RECORDS TO PROCESS start

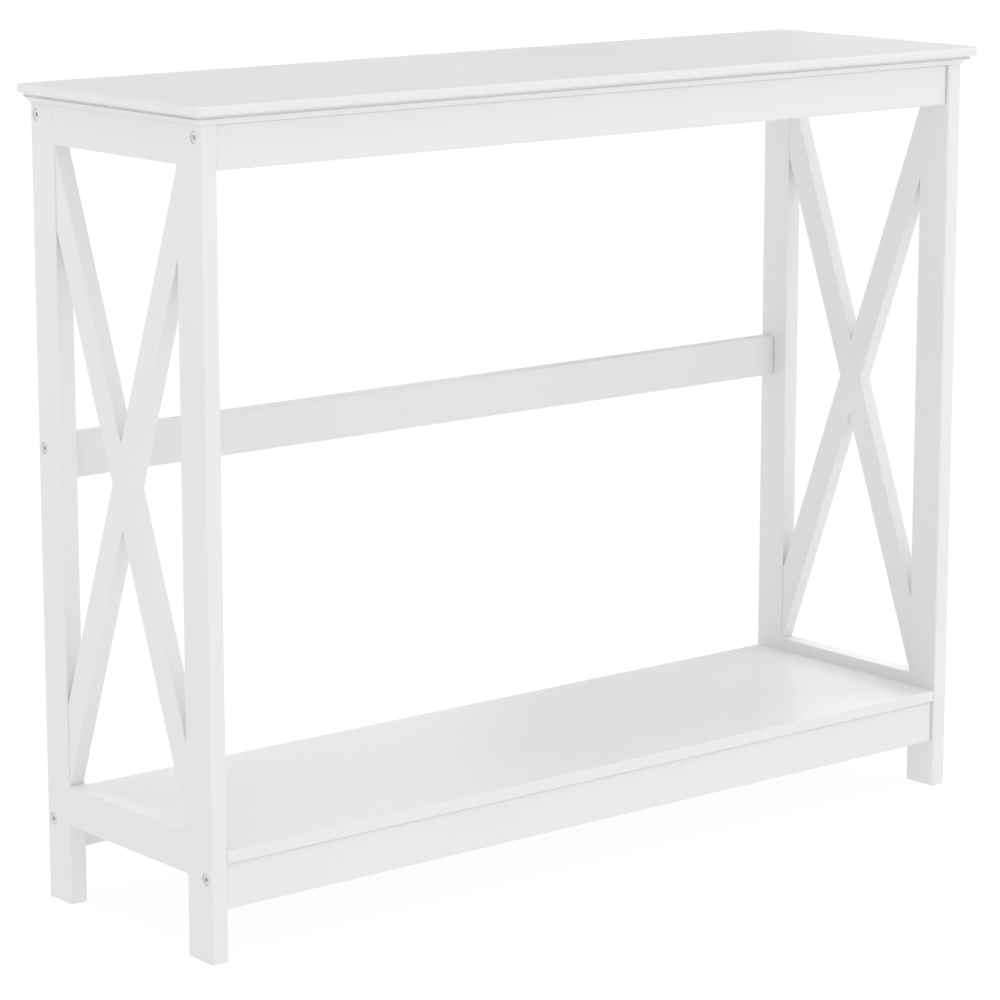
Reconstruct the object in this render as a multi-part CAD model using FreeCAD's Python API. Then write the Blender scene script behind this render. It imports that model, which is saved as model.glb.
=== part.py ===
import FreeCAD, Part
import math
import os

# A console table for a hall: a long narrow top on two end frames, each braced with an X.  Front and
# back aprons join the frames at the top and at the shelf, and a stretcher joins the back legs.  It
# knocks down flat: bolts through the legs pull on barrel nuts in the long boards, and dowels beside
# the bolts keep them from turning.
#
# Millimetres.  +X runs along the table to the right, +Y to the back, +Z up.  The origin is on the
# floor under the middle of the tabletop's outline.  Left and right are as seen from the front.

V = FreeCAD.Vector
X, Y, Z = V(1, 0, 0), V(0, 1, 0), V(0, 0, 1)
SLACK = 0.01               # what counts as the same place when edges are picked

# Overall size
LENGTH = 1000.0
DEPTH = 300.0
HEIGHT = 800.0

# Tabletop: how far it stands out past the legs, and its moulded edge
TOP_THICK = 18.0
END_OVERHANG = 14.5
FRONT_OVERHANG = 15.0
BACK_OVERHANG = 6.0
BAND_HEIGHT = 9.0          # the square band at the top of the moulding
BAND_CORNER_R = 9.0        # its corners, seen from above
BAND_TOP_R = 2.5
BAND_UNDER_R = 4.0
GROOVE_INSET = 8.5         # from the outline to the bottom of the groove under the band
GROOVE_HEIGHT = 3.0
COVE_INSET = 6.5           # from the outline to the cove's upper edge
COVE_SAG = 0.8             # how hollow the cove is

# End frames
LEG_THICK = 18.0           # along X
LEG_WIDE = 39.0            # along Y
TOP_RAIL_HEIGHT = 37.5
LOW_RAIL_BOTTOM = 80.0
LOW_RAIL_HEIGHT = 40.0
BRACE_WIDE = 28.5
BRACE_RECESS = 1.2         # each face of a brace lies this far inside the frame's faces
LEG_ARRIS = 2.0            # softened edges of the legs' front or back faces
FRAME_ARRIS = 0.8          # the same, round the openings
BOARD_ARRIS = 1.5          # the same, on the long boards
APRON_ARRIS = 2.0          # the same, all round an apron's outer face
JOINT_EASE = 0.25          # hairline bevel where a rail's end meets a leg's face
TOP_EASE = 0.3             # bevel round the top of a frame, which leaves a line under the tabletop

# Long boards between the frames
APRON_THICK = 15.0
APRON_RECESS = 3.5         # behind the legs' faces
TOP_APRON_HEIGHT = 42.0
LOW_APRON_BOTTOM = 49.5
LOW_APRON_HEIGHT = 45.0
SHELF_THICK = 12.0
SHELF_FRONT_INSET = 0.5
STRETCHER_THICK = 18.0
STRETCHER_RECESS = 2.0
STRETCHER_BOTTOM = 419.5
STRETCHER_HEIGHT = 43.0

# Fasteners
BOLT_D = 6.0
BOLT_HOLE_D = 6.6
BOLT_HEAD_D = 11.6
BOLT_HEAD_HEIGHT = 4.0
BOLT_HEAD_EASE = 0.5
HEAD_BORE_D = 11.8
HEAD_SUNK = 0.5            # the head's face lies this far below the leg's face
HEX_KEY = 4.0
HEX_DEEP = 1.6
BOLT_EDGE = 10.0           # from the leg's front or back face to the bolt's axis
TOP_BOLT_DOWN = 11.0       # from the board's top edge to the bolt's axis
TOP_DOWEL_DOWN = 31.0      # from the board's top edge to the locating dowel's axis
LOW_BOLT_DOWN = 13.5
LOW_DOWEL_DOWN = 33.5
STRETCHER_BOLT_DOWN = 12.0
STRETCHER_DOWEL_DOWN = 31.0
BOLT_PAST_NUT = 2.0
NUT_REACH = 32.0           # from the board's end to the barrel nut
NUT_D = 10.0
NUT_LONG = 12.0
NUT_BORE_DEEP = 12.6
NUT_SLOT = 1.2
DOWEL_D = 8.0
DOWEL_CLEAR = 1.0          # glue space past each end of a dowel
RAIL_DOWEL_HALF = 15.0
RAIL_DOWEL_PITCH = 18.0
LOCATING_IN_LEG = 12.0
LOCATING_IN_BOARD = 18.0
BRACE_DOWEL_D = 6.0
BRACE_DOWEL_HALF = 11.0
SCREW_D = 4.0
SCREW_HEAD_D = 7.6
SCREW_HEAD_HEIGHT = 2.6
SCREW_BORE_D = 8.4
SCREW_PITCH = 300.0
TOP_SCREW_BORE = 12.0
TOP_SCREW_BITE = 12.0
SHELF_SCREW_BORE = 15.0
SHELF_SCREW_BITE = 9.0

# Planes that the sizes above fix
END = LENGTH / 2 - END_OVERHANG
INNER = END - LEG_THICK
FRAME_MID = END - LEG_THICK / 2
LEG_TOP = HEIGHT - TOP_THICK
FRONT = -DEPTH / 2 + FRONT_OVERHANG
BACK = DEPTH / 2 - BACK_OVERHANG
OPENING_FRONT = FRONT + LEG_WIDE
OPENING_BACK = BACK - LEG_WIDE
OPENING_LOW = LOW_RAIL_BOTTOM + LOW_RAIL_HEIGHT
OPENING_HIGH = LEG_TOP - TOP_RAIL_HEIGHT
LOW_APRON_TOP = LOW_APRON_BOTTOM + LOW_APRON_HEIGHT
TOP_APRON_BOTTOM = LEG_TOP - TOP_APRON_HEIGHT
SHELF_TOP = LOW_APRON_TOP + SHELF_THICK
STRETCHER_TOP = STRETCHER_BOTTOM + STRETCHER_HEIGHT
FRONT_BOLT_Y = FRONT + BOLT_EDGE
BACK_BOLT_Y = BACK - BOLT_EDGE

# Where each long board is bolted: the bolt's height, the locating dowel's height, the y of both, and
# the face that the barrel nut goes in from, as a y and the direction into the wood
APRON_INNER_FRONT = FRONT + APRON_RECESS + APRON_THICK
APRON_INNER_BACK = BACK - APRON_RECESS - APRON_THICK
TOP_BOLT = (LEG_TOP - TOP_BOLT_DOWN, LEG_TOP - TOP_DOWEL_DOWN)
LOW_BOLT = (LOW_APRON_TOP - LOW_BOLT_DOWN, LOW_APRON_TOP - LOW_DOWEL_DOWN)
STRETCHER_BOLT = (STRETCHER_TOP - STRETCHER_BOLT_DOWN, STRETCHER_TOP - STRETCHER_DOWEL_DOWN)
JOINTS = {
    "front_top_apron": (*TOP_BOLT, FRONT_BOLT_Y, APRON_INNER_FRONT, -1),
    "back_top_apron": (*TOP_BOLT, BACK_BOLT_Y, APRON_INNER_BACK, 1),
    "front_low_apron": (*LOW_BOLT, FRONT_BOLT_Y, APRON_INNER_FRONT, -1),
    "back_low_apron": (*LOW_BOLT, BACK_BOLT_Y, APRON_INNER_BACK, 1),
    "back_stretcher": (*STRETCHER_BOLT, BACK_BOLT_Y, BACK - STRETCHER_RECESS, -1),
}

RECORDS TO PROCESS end
RECORDS TO PROCESS start

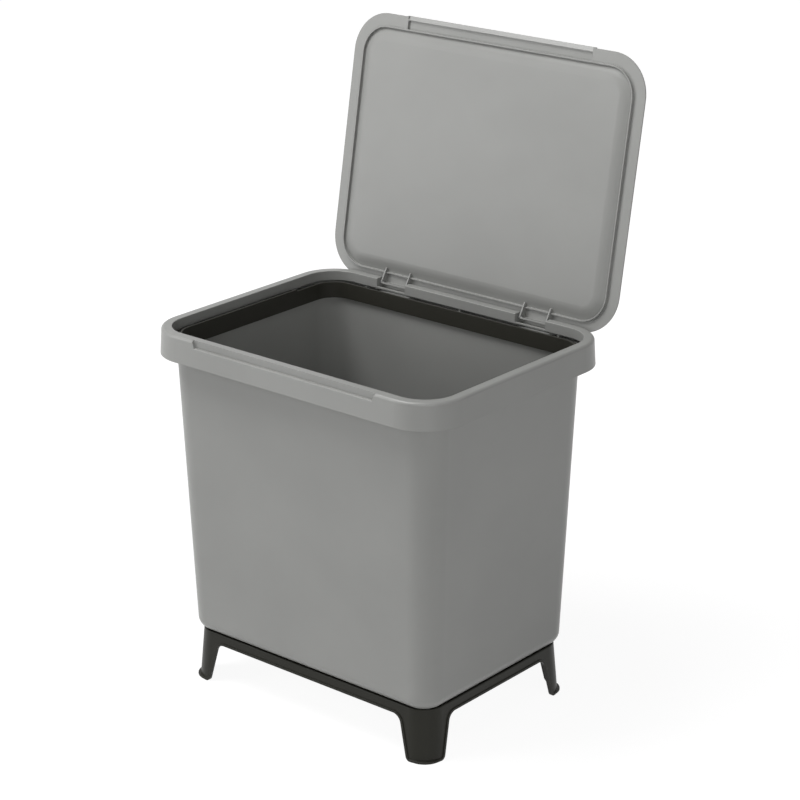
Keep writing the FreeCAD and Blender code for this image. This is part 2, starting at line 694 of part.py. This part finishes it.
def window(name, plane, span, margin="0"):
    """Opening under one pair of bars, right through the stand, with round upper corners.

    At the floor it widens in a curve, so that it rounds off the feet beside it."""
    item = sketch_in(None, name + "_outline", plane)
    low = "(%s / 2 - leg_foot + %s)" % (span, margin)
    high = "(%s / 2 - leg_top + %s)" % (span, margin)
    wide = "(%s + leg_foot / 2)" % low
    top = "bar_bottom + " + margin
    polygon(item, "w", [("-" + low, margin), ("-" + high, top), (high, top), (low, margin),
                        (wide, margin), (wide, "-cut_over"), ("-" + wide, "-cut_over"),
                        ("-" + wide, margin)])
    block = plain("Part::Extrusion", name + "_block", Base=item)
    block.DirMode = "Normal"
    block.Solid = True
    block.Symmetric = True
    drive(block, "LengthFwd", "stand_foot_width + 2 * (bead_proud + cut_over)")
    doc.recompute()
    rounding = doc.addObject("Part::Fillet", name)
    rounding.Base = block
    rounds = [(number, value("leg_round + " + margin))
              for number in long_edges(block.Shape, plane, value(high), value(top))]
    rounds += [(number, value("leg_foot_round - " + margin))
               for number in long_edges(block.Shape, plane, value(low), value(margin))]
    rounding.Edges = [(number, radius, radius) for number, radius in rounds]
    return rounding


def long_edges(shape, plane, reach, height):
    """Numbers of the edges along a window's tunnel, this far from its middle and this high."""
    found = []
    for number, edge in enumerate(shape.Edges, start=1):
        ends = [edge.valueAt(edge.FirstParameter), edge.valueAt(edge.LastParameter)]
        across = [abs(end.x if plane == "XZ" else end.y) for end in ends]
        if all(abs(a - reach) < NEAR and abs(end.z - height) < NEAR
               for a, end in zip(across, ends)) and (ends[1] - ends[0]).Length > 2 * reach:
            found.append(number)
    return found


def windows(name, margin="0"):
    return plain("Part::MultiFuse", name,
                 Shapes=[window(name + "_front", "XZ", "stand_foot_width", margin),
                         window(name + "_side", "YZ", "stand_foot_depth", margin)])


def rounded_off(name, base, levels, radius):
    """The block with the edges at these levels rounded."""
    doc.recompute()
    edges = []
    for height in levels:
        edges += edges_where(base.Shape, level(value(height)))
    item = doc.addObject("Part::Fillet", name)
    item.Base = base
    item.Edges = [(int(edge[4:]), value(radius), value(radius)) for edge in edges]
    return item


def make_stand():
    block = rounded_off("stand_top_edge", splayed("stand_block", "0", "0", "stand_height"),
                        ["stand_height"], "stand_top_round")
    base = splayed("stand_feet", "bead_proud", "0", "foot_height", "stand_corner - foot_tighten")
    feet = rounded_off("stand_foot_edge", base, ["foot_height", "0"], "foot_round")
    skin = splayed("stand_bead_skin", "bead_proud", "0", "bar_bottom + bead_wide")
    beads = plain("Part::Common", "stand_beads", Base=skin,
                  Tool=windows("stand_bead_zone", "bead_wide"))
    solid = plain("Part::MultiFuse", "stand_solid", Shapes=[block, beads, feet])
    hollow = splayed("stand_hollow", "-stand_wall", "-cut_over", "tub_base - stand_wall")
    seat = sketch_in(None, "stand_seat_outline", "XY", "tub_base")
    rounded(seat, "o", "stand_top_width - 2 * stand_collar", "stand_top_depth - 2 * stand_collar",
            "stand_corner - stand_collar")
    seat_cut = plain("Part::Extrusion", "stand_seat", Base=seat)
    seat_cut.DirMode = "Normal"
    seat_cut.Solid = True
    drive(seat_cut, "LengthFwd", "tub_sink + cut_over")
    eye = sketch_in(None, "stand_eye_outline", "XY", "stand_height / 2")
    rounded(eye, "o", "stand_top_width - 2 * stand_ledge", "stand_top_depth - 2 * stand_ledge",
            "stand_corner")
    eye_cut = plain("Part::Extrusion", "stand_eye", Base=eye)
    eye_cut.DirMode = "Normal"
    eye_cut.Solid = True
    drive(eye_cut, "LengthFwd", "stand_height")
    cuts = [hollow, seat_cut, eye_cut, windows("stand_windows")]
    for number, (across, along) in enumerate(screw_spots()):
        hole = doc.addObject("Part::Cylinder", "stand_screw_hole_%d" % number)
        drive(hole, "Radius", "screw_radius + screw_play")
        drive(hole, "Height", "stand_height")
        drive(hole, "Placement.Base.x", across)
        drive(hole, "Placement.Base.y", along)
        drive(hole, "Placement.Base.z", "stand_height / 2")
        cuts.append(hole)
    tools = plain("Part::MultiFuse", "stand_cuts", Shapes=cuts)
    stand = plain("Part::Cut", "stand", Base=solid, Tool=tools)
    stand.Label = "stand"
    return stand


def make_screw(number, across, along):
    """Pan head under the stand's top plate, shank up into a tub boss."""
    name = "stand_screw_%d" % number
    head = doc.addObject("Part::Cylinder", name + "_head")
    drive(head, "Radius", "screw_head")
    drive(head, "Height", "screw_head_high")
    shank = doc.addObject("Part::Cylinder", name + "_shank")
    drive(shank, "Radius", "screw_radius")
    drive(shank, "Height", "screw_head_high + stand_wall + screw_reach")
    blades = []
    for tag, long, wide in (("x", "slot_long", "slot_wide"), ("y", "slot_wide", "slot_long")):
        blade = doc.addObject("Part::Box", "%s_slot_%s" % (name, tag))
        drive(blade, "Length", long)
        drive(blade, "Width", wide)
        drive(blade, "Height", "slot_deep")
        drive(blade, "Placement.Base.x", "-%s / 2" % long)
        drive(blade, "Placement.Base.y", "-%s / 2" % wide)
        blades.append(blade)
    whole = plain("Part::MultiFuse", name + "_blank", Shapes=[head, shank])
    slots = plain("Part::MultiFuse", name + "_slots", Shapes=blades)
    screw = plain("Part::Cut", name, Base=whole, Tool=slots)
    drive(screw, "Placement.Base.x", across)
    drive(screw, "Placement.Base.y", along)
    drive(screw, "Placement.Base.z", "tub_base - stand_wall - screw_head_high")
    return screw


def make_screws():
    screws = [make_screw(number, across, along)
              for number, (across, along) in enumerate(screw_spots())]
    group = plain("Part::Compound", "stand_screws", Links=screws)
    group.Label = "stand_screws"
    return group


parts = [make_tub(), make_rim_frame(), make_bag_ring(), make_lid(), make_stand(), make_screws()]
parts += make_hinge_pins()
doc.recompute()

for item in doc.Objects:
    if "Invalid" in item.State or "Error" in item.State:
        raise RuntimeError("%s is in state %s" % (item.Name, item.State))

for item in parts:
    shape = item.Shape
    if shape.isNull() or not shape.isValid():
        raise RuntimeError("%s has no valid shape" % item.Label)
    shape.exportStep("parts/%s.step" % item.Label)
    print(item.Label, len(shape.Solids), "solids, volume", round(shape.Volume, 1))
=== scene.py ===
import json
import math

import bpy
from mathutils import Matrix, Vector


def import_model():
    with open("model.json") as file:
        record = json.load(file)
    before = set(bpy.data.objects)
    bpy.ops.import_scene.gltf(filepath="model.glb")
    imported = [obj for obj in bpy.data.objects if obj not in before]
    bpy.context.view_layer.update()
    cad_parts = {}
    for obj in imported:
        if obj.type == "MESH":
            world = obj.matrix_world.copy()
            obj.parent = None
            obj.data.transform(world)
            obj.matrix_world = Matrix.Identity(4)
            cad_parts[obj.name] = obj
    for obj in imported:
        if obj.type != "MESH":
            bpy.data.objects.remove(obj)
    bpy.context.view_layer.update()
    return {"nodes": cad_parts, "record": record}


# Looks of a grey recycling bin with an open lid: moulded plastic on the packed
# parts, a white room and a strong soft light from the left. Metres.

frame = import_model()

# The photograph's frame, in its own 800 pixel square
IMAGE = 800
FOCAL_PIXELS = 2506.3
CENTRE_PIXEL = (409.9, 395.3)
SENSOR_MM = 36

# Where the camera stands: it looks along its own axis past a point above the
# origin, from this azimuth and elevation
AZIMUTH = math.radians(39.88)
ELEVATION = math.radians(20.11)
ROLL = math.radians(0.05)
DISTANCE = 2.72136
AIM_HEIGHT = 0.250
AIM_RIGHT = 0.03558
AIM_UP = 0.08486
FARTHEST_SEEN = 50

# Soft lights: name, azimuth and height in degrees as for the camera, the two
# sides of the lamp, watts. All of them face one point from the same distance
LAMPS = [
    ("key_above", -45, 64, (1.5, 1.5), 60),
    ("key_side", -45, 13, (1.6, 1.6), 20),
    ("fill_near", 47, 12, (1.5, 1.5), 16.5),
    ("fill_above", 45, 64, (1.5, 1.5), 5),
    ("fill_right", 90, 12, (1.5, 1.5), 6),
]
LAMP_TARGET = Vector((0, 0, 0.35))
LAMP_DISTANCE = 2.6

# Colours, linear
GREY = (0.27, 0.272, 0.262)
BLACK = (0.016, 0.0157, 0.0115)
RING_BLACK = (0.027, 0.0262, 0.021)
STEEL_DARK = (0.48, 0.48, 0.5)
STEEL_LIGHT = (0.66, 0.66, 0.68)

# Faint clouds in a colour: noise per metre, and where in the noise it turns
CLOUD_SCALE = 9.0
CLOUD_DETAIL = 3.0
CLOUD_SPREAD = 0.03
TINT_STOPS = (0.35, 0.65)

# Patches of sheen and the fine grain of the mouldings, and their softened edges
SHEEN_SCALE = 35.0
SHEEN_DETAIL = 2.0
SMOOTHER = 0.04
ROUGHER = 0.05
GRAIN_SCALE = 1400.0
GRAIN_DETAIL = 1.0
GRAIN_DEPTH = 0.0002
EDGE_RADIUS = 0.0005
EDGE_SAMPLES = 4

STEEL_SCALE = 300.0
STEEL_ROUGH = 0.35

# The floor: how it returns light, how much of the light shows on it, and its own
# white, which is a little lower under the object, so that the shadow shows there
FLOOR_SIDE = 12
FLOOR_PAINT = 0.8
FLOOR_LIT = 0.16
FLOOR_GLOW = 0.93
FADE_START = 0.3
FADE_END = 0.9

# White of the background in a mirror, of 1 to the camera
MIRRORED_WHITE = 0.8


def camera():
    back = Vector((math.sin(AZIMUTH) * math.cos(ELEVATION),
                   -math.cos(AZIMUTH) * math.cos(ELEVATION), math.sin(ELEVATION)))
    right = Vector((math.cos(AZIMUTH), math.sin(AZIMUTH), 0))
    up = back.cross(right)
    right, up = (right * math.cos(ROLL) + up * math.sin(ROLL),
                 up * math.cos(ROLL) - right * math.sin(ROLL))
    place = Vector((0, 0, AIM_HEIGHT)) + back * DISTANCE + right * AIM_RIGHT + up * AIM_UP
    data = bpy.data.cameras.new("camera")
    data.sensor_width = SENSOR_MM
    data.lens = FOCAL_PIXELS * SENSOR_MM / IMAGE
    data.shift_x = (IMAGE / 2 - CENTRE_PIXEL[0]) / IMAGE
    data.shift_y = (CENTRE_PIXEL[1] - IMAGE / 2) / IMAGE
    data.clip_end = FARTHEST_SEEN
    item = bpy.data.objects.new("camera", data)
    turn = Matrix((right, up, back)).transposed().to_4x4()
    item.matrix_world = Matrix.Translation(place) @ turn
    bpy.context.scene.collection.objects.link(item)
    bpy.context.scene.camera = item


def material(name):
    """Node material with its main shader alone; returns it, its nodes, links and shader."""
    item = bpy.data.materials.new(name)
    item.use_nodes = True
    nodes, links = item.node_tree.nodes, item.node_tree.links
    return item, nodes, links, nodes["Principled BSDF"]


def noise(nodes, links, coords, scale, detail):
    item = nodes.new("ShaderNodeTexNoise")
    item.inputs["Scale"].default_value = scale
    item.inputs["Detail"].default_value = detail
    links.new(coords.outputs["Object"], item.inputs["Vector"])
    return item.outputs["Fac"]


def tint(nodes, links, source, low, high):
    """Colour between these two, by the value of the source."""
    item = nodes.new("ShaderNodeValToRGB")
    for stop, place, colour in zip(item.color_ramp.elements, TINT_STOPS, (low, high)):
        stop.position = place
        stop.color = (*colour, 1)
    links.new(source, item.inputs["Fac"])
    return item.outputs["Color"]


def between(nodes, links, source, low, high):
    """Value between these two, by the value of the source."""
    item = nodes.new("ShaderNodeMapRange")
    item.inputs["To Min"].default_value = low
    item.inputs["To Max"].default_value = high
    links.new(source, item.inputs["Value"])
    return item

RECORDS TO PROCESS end
RECORDS TO PROCESS start

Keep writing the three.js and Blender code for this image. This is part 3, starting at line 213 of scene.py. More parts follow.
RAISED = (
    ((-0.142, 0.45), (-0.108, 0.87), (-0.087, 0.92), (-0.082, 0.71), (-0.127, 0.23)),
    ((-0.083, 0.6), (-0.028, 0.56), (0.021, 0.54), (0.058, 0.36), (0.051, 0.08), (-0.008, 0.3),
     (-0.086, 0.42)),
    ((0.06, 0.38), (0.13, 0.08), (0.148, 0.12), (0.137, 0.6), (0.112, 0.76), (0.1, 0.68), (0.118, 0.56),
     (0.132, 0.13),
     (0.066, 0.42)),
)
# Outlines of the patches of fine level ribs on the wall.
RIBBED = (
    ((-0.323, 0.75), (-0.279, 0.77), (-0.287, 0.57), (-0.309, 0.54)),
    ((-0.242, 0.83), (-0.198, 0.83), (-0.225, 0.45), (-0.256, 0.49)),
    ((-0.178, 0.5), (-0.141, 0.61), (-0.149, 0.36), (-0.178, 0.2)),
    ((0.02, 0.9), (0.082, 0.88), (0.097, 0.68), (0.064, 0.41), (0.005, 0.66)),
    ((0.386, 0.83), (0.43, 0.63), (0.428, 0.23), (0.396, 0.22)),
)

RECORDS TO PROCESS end

GOAL OF THE EXERCISE: Output, from the data above, the lines from the line with "Reconstruct the object" to the line with "COVE_SAG = 0.8" exactly as they stand, both ends included and nothing else.

RESULT BELOW:
Reconstruct the object in this render as a multi-part CAD model using FreeCAD's Python API. Then write the Blender scene script behind this render. It imports that model, which is saved as model.glb.
=== part.py ===
import FreeCAD, Part
import math
import os

# A console table for a hall: a long narrow top on two end frames, each braced with an X.  Front and
# back aprons join the frames at the top and at the shelf, and a stretcher joins the back legs.  It
# knocks down flat: bolts through the legs pull on barrel nuts in the long boards, and dowels beside
# the bolts keep them from turning.
#
# Millimetres.  +X runs along the table to the right, +Y to the back, +Z up.  The origin is on the
# floor under the middle of the tabletop's outline.  Left and right are as seen from the front.

V = FreeCAD.Vector
X, Y, Z = V(1, 0, 0), V(0, 1, 0), V(0, 0, 1)
SLACK = 0.01               # what counts as the same place when edges are picked

# Overall size
LENGTH = 1000.0
DEPTH = 300.0
HEIGHT = 800.0

# Tabletop: how far it stands out past the legs, and its moulded edge
TOP_THICK = 18.0
END_OVERHANG = 14.5
FRONT_OVERHANG = 15.0
BACK_OVERHANG = 6.0
BAND_HEIGHT = 9.0          # the square band at the top of the moulding
BAND_CORNER_R = 9.0        # its corners, seen from above
BAND_TOP_R = 2.5
BAND_UNDER_R = 4.0
GROOVE_INSET = 8.5         # from the outline to the bottom of the groove under the band
GROOVE_HEIGHT = 3.0
COVE_INSET = 6.5           # from the outline to the cove's upper edge
COVE_SAG = 0.8             # how hollow the cove is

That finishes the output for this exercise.